I read that in the old times people used to scream to release such feeling, and I believe it. How much we have forgotten about what was good for us in exchange to call ourselves civilized. We have evolved in many areas it is true, but sometimes it feels as if we have paid a heavy price for it all; disconnecting ourselves from our center, from our perfectly imperfect humanity. Deep inside however, we still remember; I mean, now there are rooms that cater to that primal part of us. People have started to notice just how much stress they survive day in and day out, within a society that often feels as if it was a rat maze. Now there are rooms where one can go and scream without judgement and release all that stress, that pain, that sadness, and so many other hidden emotions. Some would say, ‘that is crazy’, I would say to them “it was much needed”.
Dear scream, I guess I will call you that for now, although who knows how I will feel once you and I are done, but I am hopeful…
I write to you like this, pleading, for there is a cry within me that is all tangled up. It is there on the back of my throat, silent yet palpitating, full of life yet it is being drowned. It wants to burst like a fresh spring, yet it is being held by a psychological dam that does not allow for my chest to open. It must be quite the cry I am keeping inside, unconscious of its cause, conscious only of its existence. Judging by its heaviness, it must be a heartbreaking cry, as if it could fill all of the universe’s existence.
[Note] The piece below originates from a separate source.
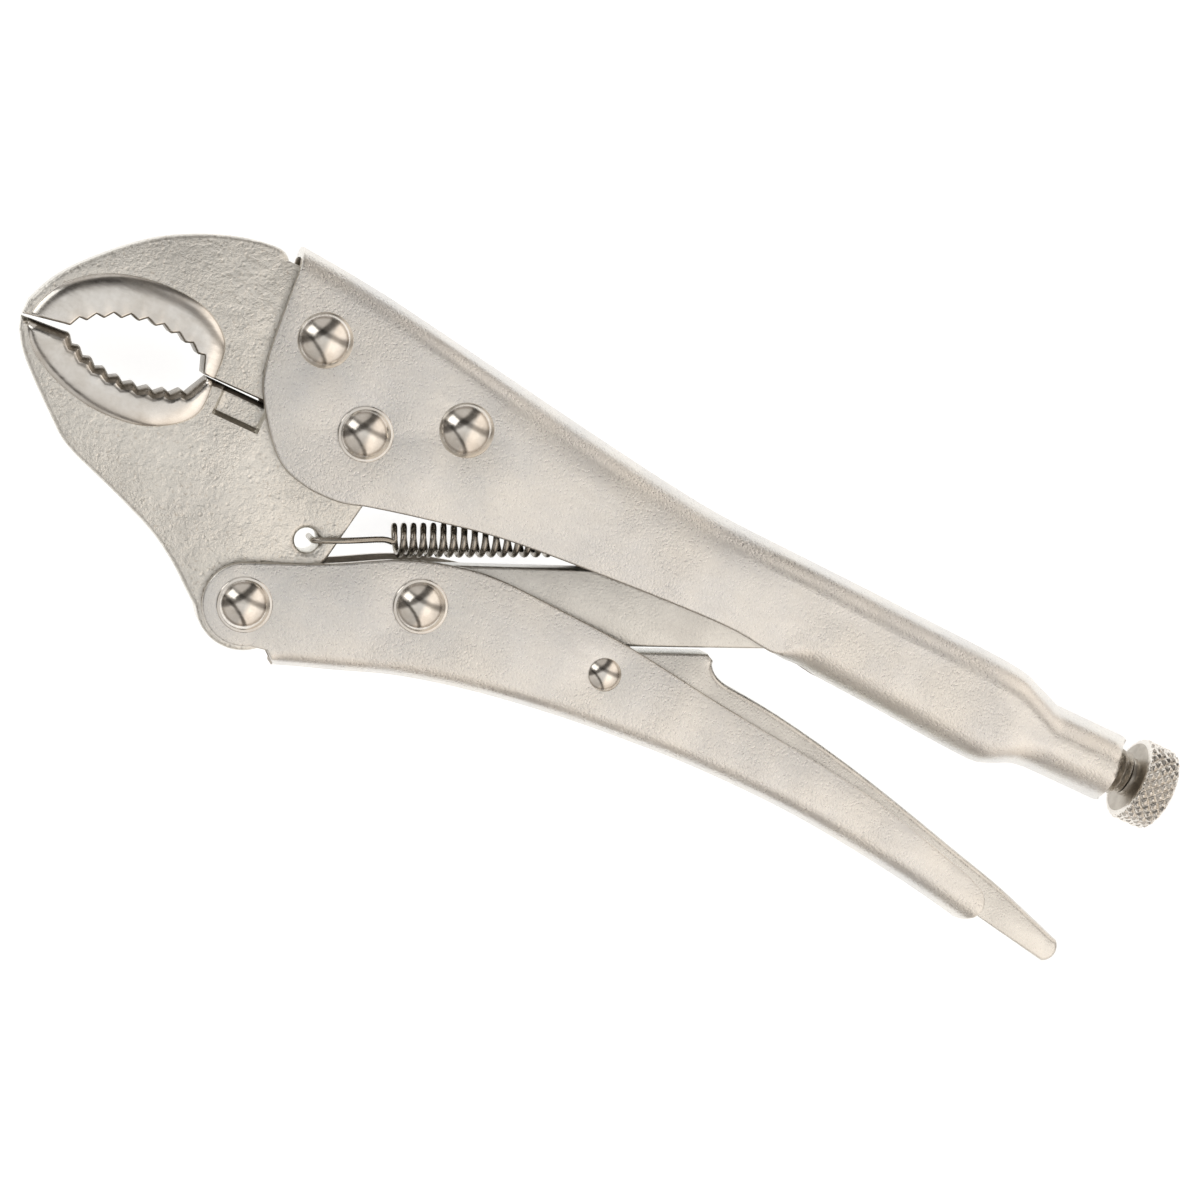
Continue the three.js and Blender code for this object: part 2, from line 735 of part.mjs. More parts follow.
function tensionSpring() {
  const section = new THREE.Shape();
  section.absarc(0, 0, wireRadius, 0, 2 * Math.PI, false);
  const path = springPath();
  return toSolid(new THREE.ExtrudeGeometry(section, {
    steps: (stepsPerTurn - 1) * coilTurns + 20,
    curveSegments: wireSides / 2,
    extrudePath: path,
  }));
}

// ---- Assembly ----------------------------------------------------------------------------

const finish = {
  plate: { color: 0xd6d0c4, roughness: 0.42, metalness: 0.85 },
  forged: { color: 0xc6c1b6, roughness: 0.5, metalness: 0.85 },
  bright: { color: 0xe4dfd5, roughness: 0.12, metalness: 1.0 },
  wire: { color: 0x8e887c, roughness: 0.3, metalness: 0.95 },
  knurl: { color: 0xcfc8b9, roughness: 0.3, metalness: 0.95 },
};

const pieces = [
  ['upper_handle', upperHandle(), finish.plate],
  ['fixed_jaw', fixedJaw(), finish.forged],
  ['fixed_jaw_rivet_front', rivet(frontRivet, ...jawHead), finish.bright],
  ['fixed_jaw_rivet_rear', rivet(rearRivet, ...jawHead), finish.bright],
  ['jaw_pivot_rivet', rivet(jawPivot, ...pivotHead), finish.bright],
  ['lower_jaw', lowerJaw(), finish.forged],
  ['lower_handle', lowerHandle(), finish.plate],
  ['handle_pivot_rivet', rivet(handlePivot, ...pivotHead), finish.bright],
  ['link_pivot_rivet', rivet(linkPivot, ...pivotHead), finish.bright],
  ['toggle_link', toggleLink(), finish.forged],
  ['release_lever', releaseLever(), finish.plate],
  ['release_lever_rivet', rivet(leverPivot, ...leverHead), finish.bright],
  ['tension_spring', tensionSpring(), finish.wire],
  ['adjusting_screw', adjustingScrew(), finish.knurl],
  ['screw_knob', screwKnob(), finish.knurl],
];

const pliers = new THREE.Group();
pieces.forEach(([name, solid, look]) => {
  const mesh = new THREE.Mesh(toGeometry(solid), new THREE.MeshStandardMaterial(look));
  mesh.name = name;
  pliers.add(mesh);
});

const box = new THREE.Box3().setFromObject(pliers);
const middle = box.getCenter(new THREE.Vector3());
pliers.position.set(-middle.x, -middle.y, -box.min.z);

const locking_pliers = new THREE.Group();
locking_pliers.add(pliers);

export default locking_pliers;
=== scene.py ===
"""Locking pliers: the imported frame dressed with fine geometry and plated-steel materials.

Shapes are drawn in millimetres about the jaw pivot, with x along the adjusting screw, y in the
plane of the tool and z through its thickness, and are moved to the frame's metres at the end.
"""

import math

import bmesh
import bpy
import numpy as np
from mathutils import Matrix, Vector
from mathutils.geometry import delaunay_2d_cdt

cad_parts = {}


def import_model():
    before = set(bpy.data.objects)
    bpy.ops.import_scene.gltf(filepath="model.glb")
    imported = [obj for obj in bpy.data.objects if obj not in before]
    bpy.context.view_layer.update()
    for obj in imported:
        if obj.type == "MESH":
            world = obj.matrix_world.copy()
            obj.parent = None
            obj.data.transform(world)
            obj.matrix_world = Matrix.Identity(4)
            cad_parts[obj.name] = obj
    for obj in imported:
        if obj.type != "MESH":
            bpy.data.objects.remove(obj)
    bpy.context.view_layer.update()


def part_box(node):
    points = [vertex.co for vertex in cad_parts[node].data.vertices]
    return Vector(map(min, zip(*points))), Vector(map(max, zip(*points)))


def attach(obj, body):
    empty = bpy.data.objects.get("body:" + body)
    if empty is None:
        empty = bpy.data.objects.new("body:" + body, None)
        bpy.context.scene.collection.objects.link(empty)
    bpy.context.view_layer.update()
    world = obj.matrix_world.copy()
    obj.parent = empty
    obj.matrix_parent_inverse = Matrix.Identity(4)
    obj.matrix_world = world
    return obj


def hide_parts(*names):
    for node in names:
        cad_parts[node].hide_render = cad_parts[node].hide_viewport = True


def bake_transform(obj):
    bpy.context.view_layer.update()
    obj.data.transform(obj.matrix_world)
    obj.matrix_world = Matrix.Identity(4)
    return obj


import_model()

MM = 0.001
pivot_low, pivot_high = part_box("jaw_pivot_rivet")
ORIGIN = (pivot_low + pivot_high) / 2

# ---- Dimensions, as in the frame ----

SHEET = 2.0
JAW_HALF = 5.0
INSIDE = 5.2
OUTSIDE = 7.2
SPINE_R = 3.6
SPINE_BEND = 4.6
GRIP_BEND = 5.8
TUBE_BEND = 6.7
SHOULDER_FALL = 1.5
SHOULDER_WIDTH = 9.5
JAW_PIVOT = (0.0, 0.0)
HANDLE_PIVOT = (-7.2, -39.2)
LINK_PIVOT = (23.8, -25.6)
LEVER_PIVOT = (62.7, -22.8)
FRONT_RIVET = (-14.5, 12.9)
REAR_RIVET = (17.4, 8.9)
SPRING_HOLE = (-1.3, -23.2)
SHANK = 2.8
LEVER_SHANK = 1.9
HOLE = 2.95
LEVER_HOLE = 2.05
RIVET_RIM = 0.15
TIP_X = -67.6
TUBE_START = 153.0
TUBE_END = 169.5
TUBE_R = 7.2
SCREW_Y = 2.6
SCREW_R = 4.85
KNOB_R = 8.8
KNOB_START = 174.5
KNOB_LENGTH = 7.6
GRIP_START = 90.0
GRIP_ROLLED = 100.0
GRIP_LENGTH = 63.0
SHOULDER = GRIP_START + 0.86 * GRIP_LENGTH
RING_HEIGHT = 1.15
CUT_EDGE = 0.45
PIVOT_BOSS = 8.6
LINK_HEAD_R = 7.7
LINK_TAIL_R = 7.5
LINK_HALF = 3.5
LEVER_HALF = 4.2
LEVER_INSIDE = 2.9
SPIGOT_R = 3.0
COLLAR_R = 4.1


def along_grip(share):
    return GRIP_START + share * GRIP_LENGTH


# ---- Curves ----


def spline(points, per=14):
    """A uniform Catmull-Rom curve through the points."""
    p = np.asarray(points, float)
    out = []
    for i in range(len(p) - 1):
        a, b, c, d = p[max(i - 1, 0)], p[i], p[i + 1], p[min(i + 2, len(p) - 1)]
        t = np.linspace(0, 1, per, endpoint=False)[:, None]
        v0, v1 = (c - a) / 2, (d - b) / 2
        out.append((2 * b - 2 * c + v0 + v1) * t**3 + (-3 * b + 3 * c - 2 * v0 - v1) * t**2 + v0 * t + b)
    return np.vstack(out + [p[-1:]])


def closed_spline(points, per=12):
    """A centripetal Catmull-Rom loop through the points."""
    p = np.asarray(points, float)
    n = len(p)
    out = []
    for i in range(n):
        q = [p[(i + k) % n] for k in (-1, 0, 1, 2)]
        t = [0.0]
        for k in range(3):
            t.append(t[-1] + np.linalg.norm(q[k + 1] - q[k]) ** 0.5)
        for s in np.linspace(t[1], t[2], per, endpoint=False):
            a = [(t[k + 1] - s) / (t[k + 1] - t[k]) * q[k] + (s - t[k]) / (t[k + 1] - t[k]) * q[k + 1]
                 for k in range(3)]
            b = [(t[k + 2] - s) / (t[k + 2] - t[k]) * a[k] + (s - t[k]) / (t[k + 2] - t[k]) * a[k + 1]
                 for k in range(2)]
            out.append((t[2] - s) / (t[2] - t[1]) * b[0] + (s - t[1]) / (t[2] - t[1]) * b[1])
    return np.array(out)


def height_along(points):
    curve = spline(points, 24)
    return lambda x: np.interp(x, curve[:, 0], curve[:, 1])


def arc(centre, radius, start, end, step=0.12):
    count = max(3, int(abs(end - start) / step))
    angle = np.linspace(start, end, count + 1)
    return np.stack([centre[0] + radius * np.cos(angle), centre[1] + radius * np.sin(angle)], 1)


def line(*points):
    return np.asarray(points, float)


def ramp(x, start, end, low, high):
    return low + (high - low) * np.clip((np.asarray(x, float) - start) / (end - start), 0, 1)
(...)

I know you dear scream, you who break silences and absences; opening spaces, pushing winds so strong they become beautiful tornadoes that take away all the unnecessary debris, leaving behind what is bare and naked.
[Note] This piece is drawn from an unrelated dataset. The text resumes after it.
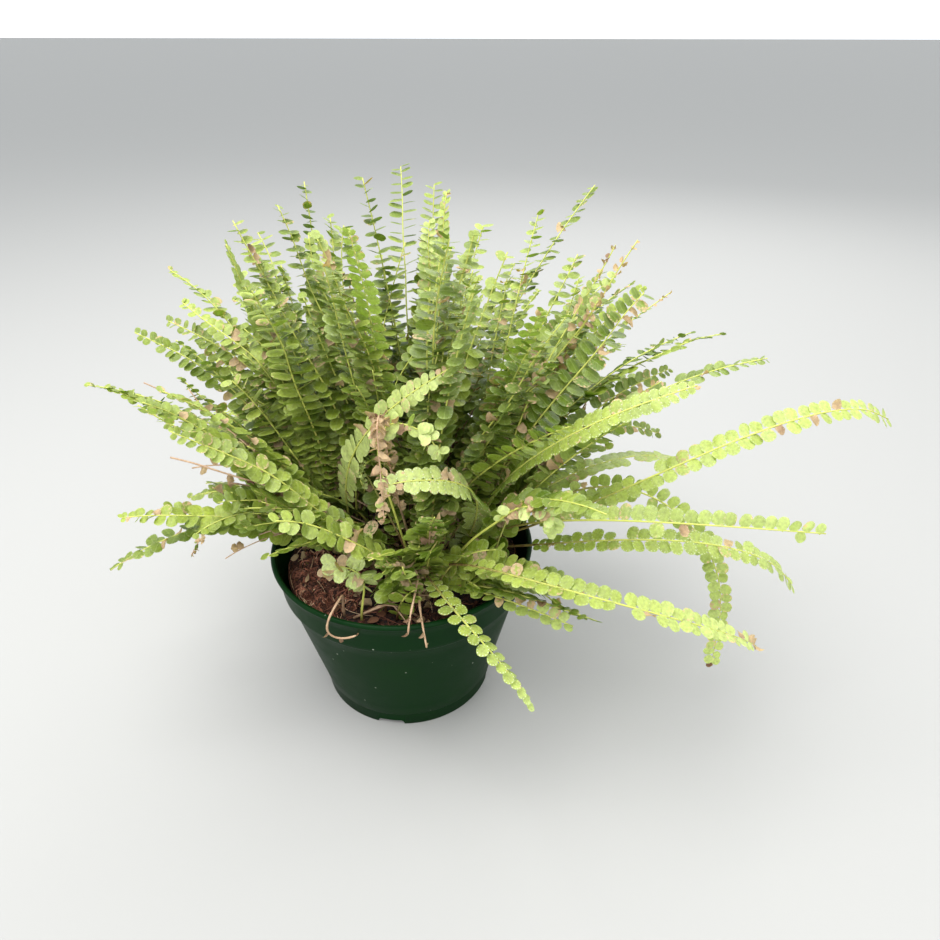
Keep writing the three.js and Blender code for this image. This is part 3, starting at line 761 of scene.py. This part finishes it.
def new_frond_bmesh():
    bm = bmesh.new()
    bm.verts.layers.float_color.new(LEAF_LAYER)
    bm.loops.layers.uv.new(LEAFLET_UV)
    return bm


def leaf_materials():
    return [material("fern_leaf_tissue", leaf_tissue), material("wiry_fern_stalk", wiry_stalk)]


# ---------------------------------------------------------------- pot


def arc(centre, radius, start, end, steps):
    """Points on an arc in the profile's plane, angles in degrees from the outward direction."""
    turns = [math.radians(start + (end - start) * i / steps) for i in range(steps + 1)]
    return [(centre[0] + radius * math.cos(t), centre[1] + radius * math.sin(t)) for t in turns]


def spun(profile, steps):
    """A closed solid of revolution from (radius, height) points that start and end on the axis."""
    bm = bmesh.new()
    verts = [bm.verts.new((radius, 0, height)) for radius, height in profile]
    edges = [bm.edges.new(pair) for pair in zip(verts, verts[1:])]
    bmesh.ops.spin(
        bm, geom=verts + edges, cent=(0, 0, 0), axis=(0, 0, 1), angle=2 * math.pi, steps=steps, use_merge=True
    )
    bmesh.ops.remove_doubles(bm, verts=bm.verts, dist=0.01 * MM)
    bmesh.ops.recalc_face_normals(bm, faces=bm.faces)
    return bm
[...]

I write because that is how I release my emotions, my feelings, my thoughts and wonderings. That is how I create but also how I end things. My writing is also the continuation of something very much alive, something I did or I am doing, something that perhaps in sharing will not only help me but the one on the other side…the one reading this.
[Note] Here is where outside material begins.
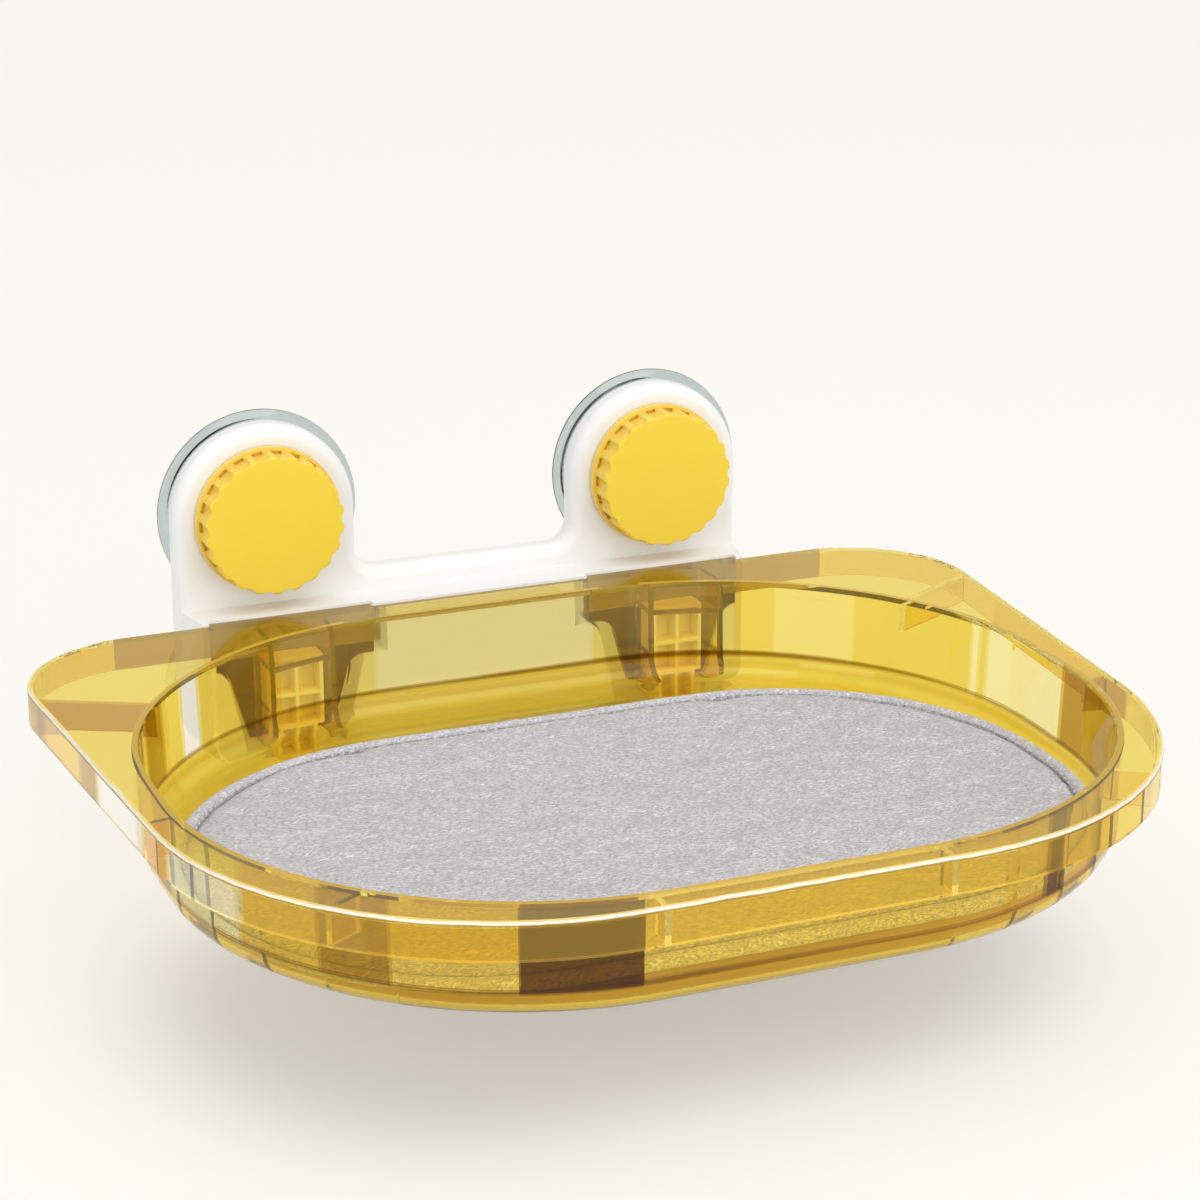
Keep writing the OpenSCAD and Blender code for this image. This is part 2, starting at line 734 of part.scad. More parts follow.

These past few months I have felt it all, joy and sadness, hope tears and laughter—isn’t that how life goes? yet through it all, I feel as if I have been dwindling between insanity and reason. I could have given up, but why give the old monster such pleasure? Why let it consume me, punishing me, reopening the old wounds and watching them bleed all over again? Am I not valiant? Aren’t my veins filled with the blood of ancients who bravely made it through the valley of their hurdles and pain. Didn’t they gifted me their strength and wisdom, which I myself have continued to expand while healing that which at times still bleeds? Isn’t living my life to the fullest; daring to feel it all; a great defiance to that which seeks to shackle me? Are we humans not divine enough that although heavily imperfect, are capable to help others? guiding them, cheering on them, for we know just how much pain hurts on the days it comes to collect. But pain is not the enemy, the enemy is the hand on the knife that dared to inflict its blow on the soul when we were innocent and full of life.
It is true that at times I have felt as if I am trapped in a tombstone, with no memory of how I got there other than the pitch black. One moment hope, joy and then suddenly out of nowhere…blackness. A tombstone that imprisons me deep under the earth, trying hard to contain what is good in me. That is why today after all the work done, preparing my psyche, calming the soul, today I will let my spirit free again through you scream. A scream that brings back the life that is in me, one that releases me from the tombstone and reminds me of my strength; that civilized isn’t simply hiding that which hurts, while killing the wild yet sacred power…. the magick cool fire that ignites our very core, trespassing all the heaviness until we feel light on our feet and our energy renewed like a child ready to play with life.
My scream isn’t born out of desperation and surrendering, but defiance and liberation. It shall echo between the sun and the moon, between the mountains and the sea. I shall roar pass the walls, opening the channels once again, letting freedom flow once more. I shall scream as I take my stand like a soldier does before and after the war…to remind oneself of the beauty of being human and alive–even when we live constantly witnessing such dehumanization. That is valor, that is love for life, that is living!